EXERCISE TASK - Print out every line, exactly as written.

STORED DATA -

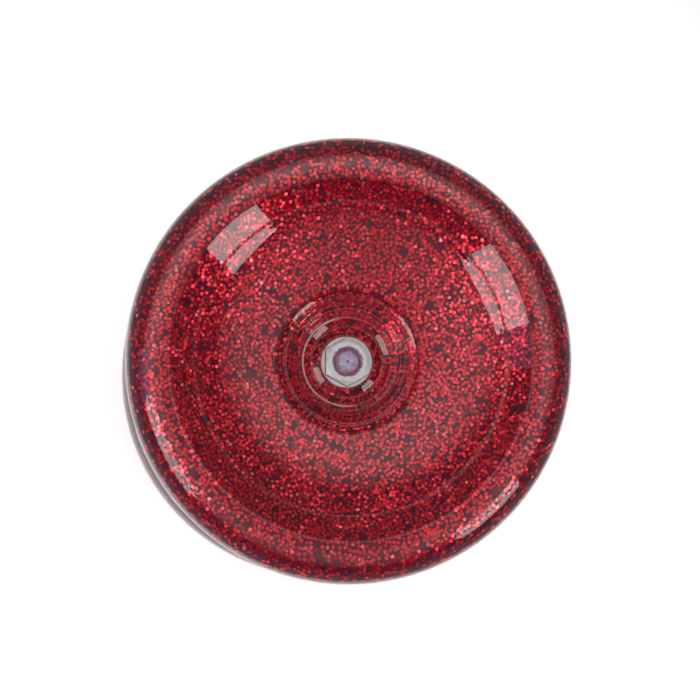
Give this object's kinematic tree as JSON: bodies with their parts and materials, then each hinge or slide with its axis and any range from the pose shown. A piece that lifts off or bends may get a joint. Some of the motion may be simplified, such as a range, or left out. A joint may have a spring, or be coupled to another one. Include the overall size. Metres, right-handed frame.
{
  "type": "diabolo",
  "caption": "Spool-shaped juggling prop: two clear cups lined with red glitter, clamped on a through stud, with a string roller on ball bearings between them.",
  "frame": {"origin": "middle of the plane that the lower cup's rim stands on", "axes": "+Z along the axle, from the lower cup to the upper cup"},
  "size_m": [0.105, 0.105, 0.112],
  "materials": {
    "clear_front": "clear, polished",
    "clear_rear": "clear, polished",
    "glitter_film": "round red glitter flakes on a dark wine-coloured ground",
    "hub_aluminium": "turned",
    "flange_aluminium": "turned, polished",
    "plated_steel": "bright zinc plate",
    "stud_steel": "rolled thread, cut end",
    "roller_steel": "turned and polished",
    "cage_brass": "stamped",
    "ball_steel": "polished",
    "shield_steel": "stamped",
    "bearing_steel": "ground",
    "spring_steel": "blackened",
    "spacer_aluminium": "turned"
  },
  "bodies": {
    "cups": {"axle_stud": "stud_steel", "lower_bearing_inner_ring": "bearing_steel", "lower_dish_window": "clear_front", "lower_end_spacer": "spacer_aluminium", "lower_glitter_liner": "glitter_film", "lower_hub_boss": "clear_front", "lower_hub_tube": "hub_aluminium", "lower_inner_spacer": "spacer_aluminium", "lower_neck_flange": "flange_aluminium", "lower_nut": "plated_steel", "lower_rear_shell": "clear_rear", "lower_rim_ring": "clear_front", "lower_washer": "plated_steel", "middle_bearing_inner_ring": "bearing_steel", "upper_bearing_inner_ring": "bearing_steel", "upper_dish_window": "clear_front", "upper_end_spacer": "spacer_aluminium", "upper_glitter_liner": "glitter_film", "upper_hub_boss": "clear_front", "upper_hub_tube": "hub_aluminium", "upper_inner_spacer": "spacer_aluminium", "upper_neck_flange": "flange_aluminium", "upper_nut": "plated_steel", "upper_rear_shell": "clear_rear", "upper_rim_ring": "clear_front", "upper_washer": "plated_steel"},
    "roller": {"lower_bearing_outer_ring": "bearing_steel", "lower_bearing_shields": "shield_steel", "lower_outer_spacer": "spacer_aluminium", "lower_retaining_clip": "spring_steel", "middle_bearing_outer_ring": "bearing_steel", "middle_bearing_shields": "shield_steel", "string_roller": "roller_steel", "upper_bearing_outer_ring": "bearing_steel", "upper_bearing_shields": "shield_steel", "upper_outer_spacer": "spacer_aluminium", "upper_retaining_clip": "spring_steel"},
    "lower_ball_cage": {"lower_bearing_cage": "cage_brass", "lower_bearing_balls": "ball_steel"},
    "middle_ball_cage": {"middle_bearing_cage": "cage_brass", "middle_bearing_balls": "ball_steel"},
    "upper_ball_cage": {"upper_bearing_cage": "cage_brass", "upper_bearing_balls": "ball_steel"}
  },
  "joints": [
    {"name": "roller_spin", "type": "hinge", "parent": "cups", "child": "roller", "pos_m": [0, 0, 0.056], "axis": [0, 0, 1], "continuous": true},
    {"name": "lower_cage_spin", "type": "hinge", "parent": "cups", "child": "lower_ball_cage", "pos_m": [0, 0, 0.0475], "axis": [0, 0, 1], "continuous": true},
    {"name": "middle_cage_spin", "type": "hinge", "parent": "cups", "child": "middle_ball_cage", "pos_m": [0, 0, 0.056], "axis": [0, 0, 1], "continuous": true},
    {"name": "upper_cage_spin", "type": "hinge", "parent": "cups", "child": "upper_ball_cage", "pos_m": [0, 0, 0.0645], "axis": [0, 0, 1], "continuous": true}
  ],
  "couplings": [
    {"joint": "lower_cage_spin", "follows": "roller_spin", "ratio": 0.58889},
    {"joint": "middle_cage_spin", "follows": "roller_spin", "ratio": 0.58889},
    {"joint": "upper_cage_spin", "follows": "roller_spin", "ratio": 0.58889}
  ]
}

COMPLETED EXERCISE -
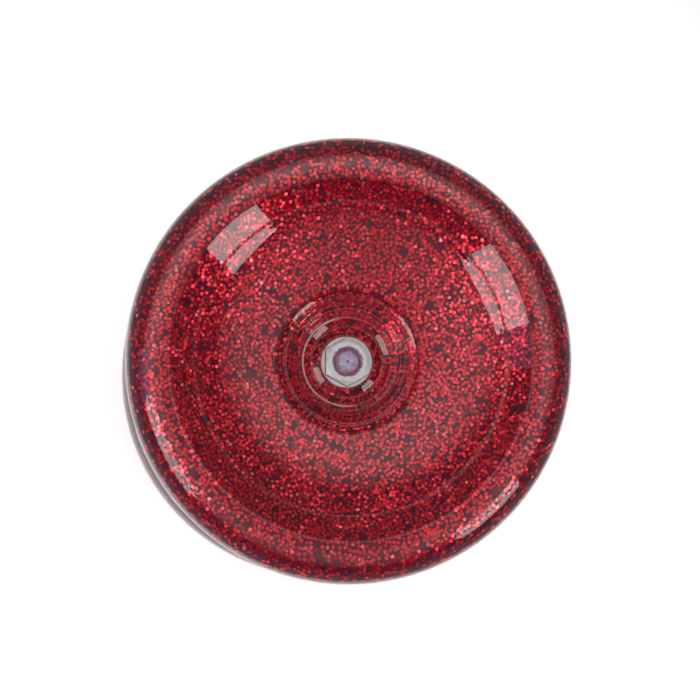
Give this object's kinematic tree as JSON: bodies with their parts and materials, then each hinge or slide with its axis and any range from the pose shown. A piece that lifts off or bends may get a joint. Some of the motion may be simplified, such as a range, or left out. A joint may have a spring, or be coupled to another one. Include the overall size. Metres, right-handed frame.
{
  "type": "diabolo",
  "caption": "Spool-shaped juggling prop: two clear cups lined with red glitter, clamped on a through stud, with a string roller on ball bearings between them.",
  "frame": {"origin": "middle of the plane that the lower cup's rim stands on", "axes": "+Z along the axle, from the lower cup to the upper cup"},
  "size_m": [0.105, 0.105, 0.112],
  "materials": {
    "clear_front": "clear, polished",
    "clear_rear": "clear, polished",
    "glitter_film": "round red glitter flakes on a dark wine-coloured ground",
    "hub_aluminium": "turned",
    "flange_aluminium": "turned, polished",
    "plated_steel": "bright zinc plate",
    "stud_steel": "rolled thread, cut end",
    "roller_steel": "turned and polished",
    "cage_brass": "stamped",
    "ball_steel": "polished",
    "shield_steel": "stamped",
    "bearing_steel": "ground",
    "spring_steel": "blackened",
    "spacer_aluminium": "turned"
  },
  "bodies": {
    "cups": {"axle_stud": "stud_steel", "lower_bearing_inner_ring": "bearing_steel", "lower_dish_window": "clear_front", "lower_end_spacer": "spacer_aluminium", "lower_glitter_liner": "glitter_film", "lower_hub_boss": "clear_front", "lower_hub_tube": "hub_aluminium", "lower_inner_spacer": "spacer_aluminium", "lower_neck_flange": "flange_aluminium", "lower_nut": "plated_steel", "lower_rear_shell": "clear_rear", "lower_rim_ring": "clear_front", "lower_washer": "plated_steel", "middle_bearing_inner_ring": "bearing_steel", "upper_bearing_inner_ring": "bearing_steel", "upper_dish_window": "clear_front", "upper_end_spacer": "spacer_aluminium", "upper_glitter_liner": "glitter_film", "upper_hub_boss": "clear_front", "upper_hub_tube": "hub_aluminium", "upper_inner_spacer": "spacer_aluminium", "upper_neck_flange": "flange_aluminium", "upper_nut": "plated_steel", "upper_rear_shell": "clear_rear", "upper_rim_ring": "clear_front", "upper_washer": "plated_steel"},
    "roller": {"lower_bearing_outer_ring": "bearing_steel", "lower_bearing_shields": "shield_steel", "lower_outer_spacer": "spacer_aluminium", "lower_retaining_clip": "spring_steel", "middle_bearing_outer_ring": "bearing_steel", "middle_bearing_shields": "shield_steel", "string_roller": "roller_steel", "upper_bearing_outer_ring": "bearing_steel", "upper_bearing_shields": "shield_steel", "upper_outer_spacer": "spacer_aluminium", "upper_retaining_clip": "spring_steel"},
    "lower_ball_cage": {"lower_bearing_cage": "cage_brass", "lower_bearing_balls": "ball_steel"},
    "middle_ball_cage": {"middle_bearing_cage": "cage_brass", "middle_bearing_balls": "ball_steel"},
    "upper_ball_cage": {"upper_bearing_cage": "cage_brass", "upper_bearing_balls": "ball_steel"}
  },
  "joints": [
    {"name": "roller_spin", "type": "hinge", "parent": "cups", "child": "roller", "pos_m": [0, 0, 0.056], "axis": [0, 0, 1], "continuous": true},
    {"name": "lower_cage_spin", "type": "hinge", "parent": "cups", "child": "lower_ball_cage", "pos_m": [0, 0, 0.0475], "axis": [0, 0, 1], "continuous": true},
    {"name": "middle_cage_spin", "type": "hinge", "parent": "cups", "child": "middle_ball_cage", "pos_m": [0, 0, 0.056], "axis": [0, 0, 1], "continuous": true},
    {"name": "upper_cage_spin", "type": "hinge", "parent": "cups", "child": "upper_ball_cage", "pos_m": [0, 0, 0.0645], "axis": [0, 0, 1], "continuous": true}
  ],
  "couplings": [
    {"joint": "lower_cage_spin", "follows": "roller_spin", "ratio": 0.58889},
    {"joint": "middle_cage_spin", "follows": "roller_spin", "ratio": 0.58889},
    {"joint": "upper_cage_spin", "follows": "roller_spin", "ratio": 0.58889}
  ]
}